What you should do = Return the material below in full and exactly.

Recorded data =

+ + + +

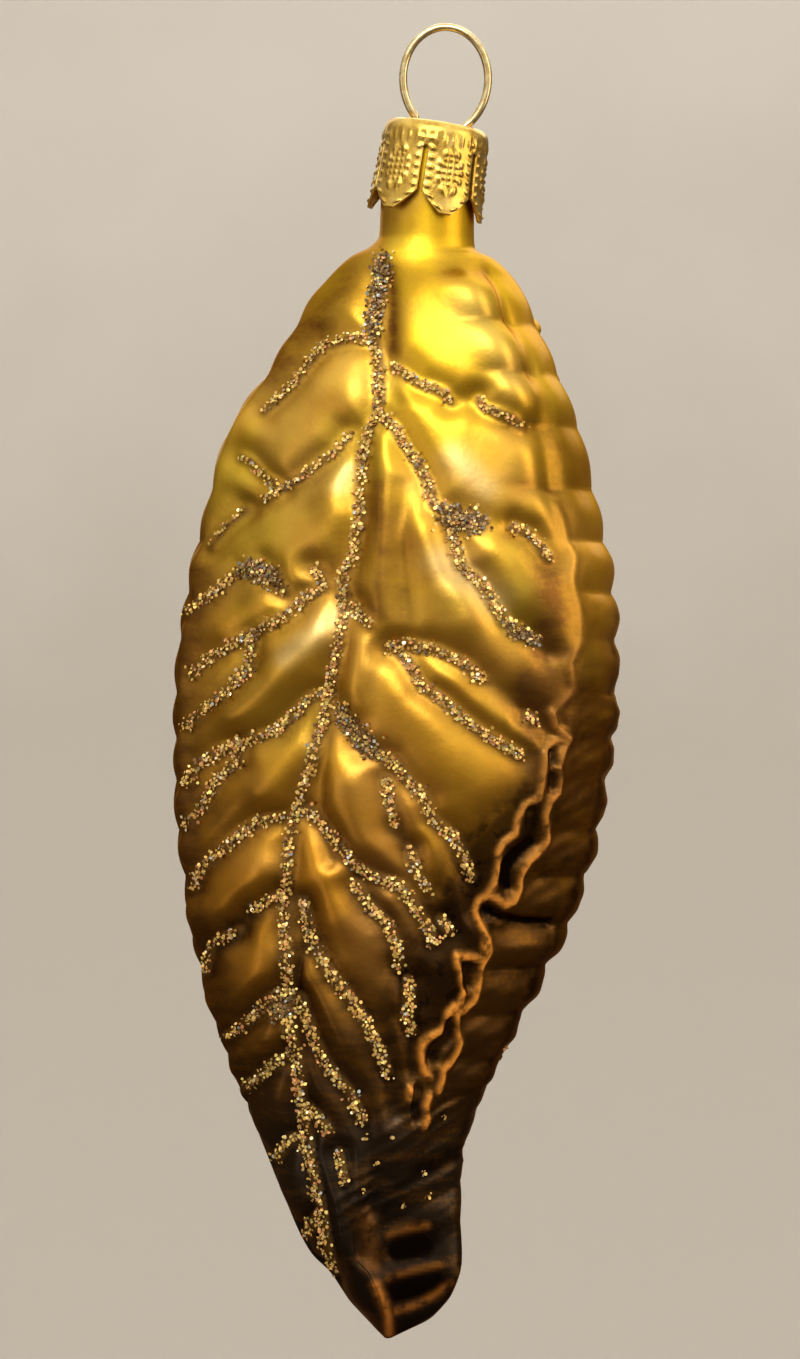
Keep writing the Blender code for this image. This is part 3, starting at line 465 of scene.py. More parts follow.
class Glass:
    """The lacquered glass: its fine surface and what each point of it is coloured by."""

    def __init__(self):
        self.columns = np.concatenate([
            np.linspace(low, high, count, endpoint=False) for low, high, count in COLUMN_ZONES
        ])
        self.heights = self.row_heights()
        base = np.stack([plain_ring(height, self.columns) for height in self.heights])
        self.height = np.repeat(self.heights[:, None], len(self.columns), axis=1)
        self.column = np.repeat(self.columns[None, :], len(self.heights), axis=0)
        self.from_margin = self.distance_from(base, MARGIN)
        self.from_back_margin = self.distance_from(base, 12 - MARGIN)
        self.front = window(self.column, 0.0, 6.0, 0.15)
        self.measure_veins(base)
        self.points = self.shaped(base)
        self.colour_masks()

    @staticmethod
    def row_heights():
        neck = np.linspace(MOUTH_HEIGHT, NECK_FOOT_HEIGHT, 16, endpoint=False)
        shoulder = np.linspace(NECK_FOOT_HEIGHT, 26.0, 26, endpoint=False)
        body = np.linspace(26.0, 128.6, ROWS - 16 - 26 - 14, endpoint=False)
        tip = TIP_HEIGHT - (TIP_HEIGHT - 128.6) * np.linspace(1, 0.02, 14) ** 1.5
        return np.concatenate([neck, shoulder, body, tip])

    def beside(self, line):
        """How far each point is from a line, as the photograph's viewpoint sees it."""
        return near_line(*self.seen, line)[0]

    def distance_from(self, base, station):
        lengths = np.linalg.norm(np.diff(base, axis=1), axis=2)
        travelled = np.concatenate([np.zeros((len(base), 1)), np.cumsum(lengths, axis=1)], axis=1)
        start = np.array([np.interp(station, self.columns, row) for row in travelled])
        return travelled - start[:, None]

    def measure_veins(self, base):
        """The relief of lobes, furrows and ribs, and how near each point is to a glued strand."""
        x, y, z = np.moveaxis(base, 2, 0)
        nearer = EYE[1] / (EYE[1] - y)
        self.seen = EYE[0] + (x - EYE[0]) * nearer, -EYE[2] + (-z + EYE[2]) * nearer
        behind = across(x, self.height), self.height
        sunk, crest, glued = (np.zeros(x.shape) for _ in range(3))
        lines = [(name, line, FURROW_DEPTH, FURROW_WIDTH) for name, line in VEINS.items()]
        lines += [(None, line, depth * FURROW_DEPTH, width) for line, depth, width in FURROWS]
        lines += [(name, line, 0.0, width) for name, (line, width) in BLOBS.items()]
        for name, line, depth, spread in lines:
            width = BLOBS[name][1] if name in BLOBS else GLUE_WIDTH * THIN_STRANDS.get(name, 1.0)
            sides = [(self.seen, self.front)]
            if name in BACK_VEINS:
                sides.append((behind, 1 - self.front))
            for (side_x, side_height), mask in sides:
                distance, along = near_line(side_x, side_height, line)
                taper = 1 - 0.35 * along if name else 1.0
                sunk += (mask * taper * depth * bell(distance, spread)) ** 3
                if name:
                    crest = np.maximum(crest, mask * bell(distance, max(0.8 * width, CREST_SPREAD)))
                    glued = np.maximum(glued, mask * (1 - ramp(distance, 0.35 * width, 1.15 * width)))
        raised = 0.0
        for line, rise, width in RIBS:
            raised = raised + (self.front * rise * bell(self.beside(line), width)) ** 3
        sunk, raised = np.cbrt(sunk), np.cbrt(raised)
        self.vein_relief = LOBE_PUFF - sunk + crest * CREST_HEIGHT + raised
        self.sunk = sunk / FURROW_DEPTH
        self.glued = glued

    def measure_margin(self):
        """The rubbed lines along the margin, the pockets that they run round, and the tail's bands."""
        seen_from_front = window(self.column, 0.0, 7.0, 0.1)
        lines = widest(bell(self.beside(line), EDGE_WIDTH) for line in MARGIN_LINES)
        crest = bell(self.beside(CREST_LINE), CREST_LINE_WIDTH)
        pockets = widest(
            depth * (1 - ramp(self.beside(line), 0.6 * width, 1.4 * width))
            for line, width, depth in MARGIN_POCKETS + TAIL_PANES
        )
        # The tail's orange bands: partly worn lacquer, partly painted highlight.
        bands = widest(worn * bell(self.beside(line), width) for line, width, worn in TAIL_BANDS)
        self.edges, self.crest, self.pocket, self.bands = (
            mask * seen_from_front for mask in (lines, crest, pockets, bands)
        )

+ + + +

Solution to the exercise =
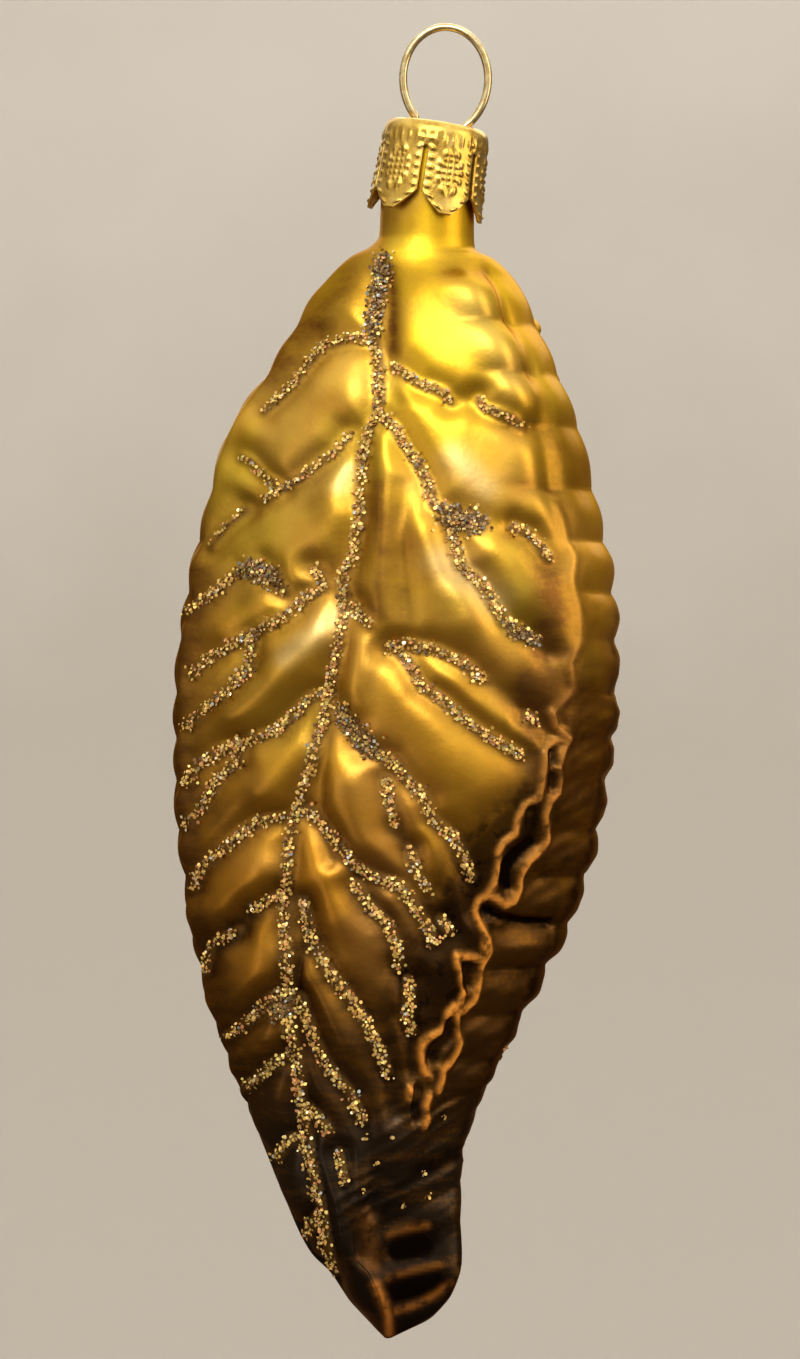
Keep writing the Blender code for this image. This is part 3, starting at line 465 of scene.py. More parts follow.
class Glass:
    """The lacquered glass: its fine surface and what each point of it is coloured by."""

    def __init__(self):
        self.columns = np.concatenate([
            np.linspace(low, high, count, endpoint=False) for low, high, count in COLUMN_ZONES
        ])
        self.heights = self.row_heights()
        base = np.stack([plain_ring(height, self.columns) for height in self.heights])
        self.height = np.repeat(self.heights[:, None], len(self.columns), axis=1)
        self.column = np.repeat(self.columns[None, :], len(self.heights), axis=0)
        self.from_margin = self.distance_from(base, MARGIN)
        self.from_back_margin = self.distance_from(base, 12 - MARGIN)
        self.front = window(self.column, 0.0, 6.0, 0.15)
        self.measure_veins(base)
        self.points = self.shaped(base)
        self.colour_masks()

    @staticmethod
    def row_heights():
        neck = np.linspace(MOUTH_HEIGHT, NECK_FOOT_HEIGHT, 16, endpoint=False)
        shoulder = np.linspace(NECK_FOOT_HEIGHT, 26.0, 26, endpoint=False)
        body = np.linspace(26.0, 128.6, ROWS - 16 - 26 - 14, endpoint=False)
        tip = TIP_HEIGHT - (TIP_HEIGHT - 128.6) * np.linspace(1, 0.02, 14) ** 1.5
        return np.concatenate([neck, shoulder, body, tip])

    def beside(self, line):
        """How far each point is from a line, as the photograph's viewpoint sees it."""
        return near_line(*self.seen, line)[0]

    def distance_from(self, base, station):
        lengths = np.linalg.norm(np.diff(base, axis=1), axis=2)
        travelled = np.concatenate([np.zeros((len(base), 1)), np.cumsum(lengths, axis=1)], axis=1)
        start = np.array([np.interp(station, self.columns, row) for row in travelled])
        return travelled - start[:, None]

    def measure_veins(self, base):
        """The relief of lobes, furrows and ribs, and how near each point is to a glued strand."""
        x, y, z = np.moveaxis(base, 2, 0)
        nearer = EYE[1] / (EYE[1] - y)
        self.seen = EYE[0] + (x - EYE[0]) * nearer, -EYE[2] + (-z + EYE[2]) * nearer
        behind = across(x, self.height), self.height
        sunk, crest, glued = (np.zeros(x.shape) for _ in range(3))
        lines = [(name, line, FURROW_DEPTH, FURROW_WIDTH) for name, line in VEINS.items()]
        lines += [(None, line, depth * FURROW_DEPTH, width) for line, depth, width in FURROWS]
        lines += [(name, line, 0.0, width) for name, (line, width) in BLOBS.items()]
        for name, line, depth, spread in lines:
            width = BLOBS[name][1] if name in BLOBS else GLUE_WIDTH * THIN_STRANDS.get(name, 1.0)
            sides = [(self.seen, self.front)]
            if name in BACK_VEINS:
                sides.append((behind, 1 - self.front))
            for (side_x, side_height), mask in sides:
                distance, along = near_line(side_x, side_height, line)
                taper = 1 - 0.35 * along if name else 1.0
                sunk += (mask * taper * depth * bell(distance, spread)) ** 3
                if name:
                    crest = np.maximum(crest, mask * bell(distance, max(0.8 * width, CREST_SPREAD)))
                    glued = np.maximum(glued, mask * (1 - ramp(distance, 0.35 * width, 1.15 * width)))
        raised = 0.0
        for line, rise, width in RIBS:
            raised = raised + (self.front * rise * bell(self.beside(line), width)) ** 3
        sunk, raised = np.cbrt(sunk), np.cbrt(raised)
        self.vein_relief = LOBE_PUFF - sunk + crest * CREST_HEIGHT + raised
        self.sunk = sunk / FURROW_DEPTH
        self.glued = glued

    def measure_margin(self):
        """The rubbed lines along the margin, the pockets that they run round, and the tail's bands."""
        seen_from_front = window(self.column, 0.0, 7.0, 0.1)
        lines = widest(bell(self.beside(line), EDGE_WIDTH) for line in MARGIN_LINES)
        crest = bell(self.beside(CREST_LINE), CREST_LINE_WIDTH)
        pockets = widest(
            depth * (1 - ramp(self.beside(line), 0.6 * width, 1.4 * width))
            for line, width, depth in MARGIN_POCKETS + TAIL_PANES
        )
        # The tail's orange bands: partly worn lacquer, partly painted highlight.
        bands = widest(worn * bell(self.beside(line), width) for line, width, worn in TAIL_BANDS)
        self.edges, self.crest, self.pocket, self.bands = (
            mask * seen_from_front for mask in (lines, crest, pockets, bands)
        )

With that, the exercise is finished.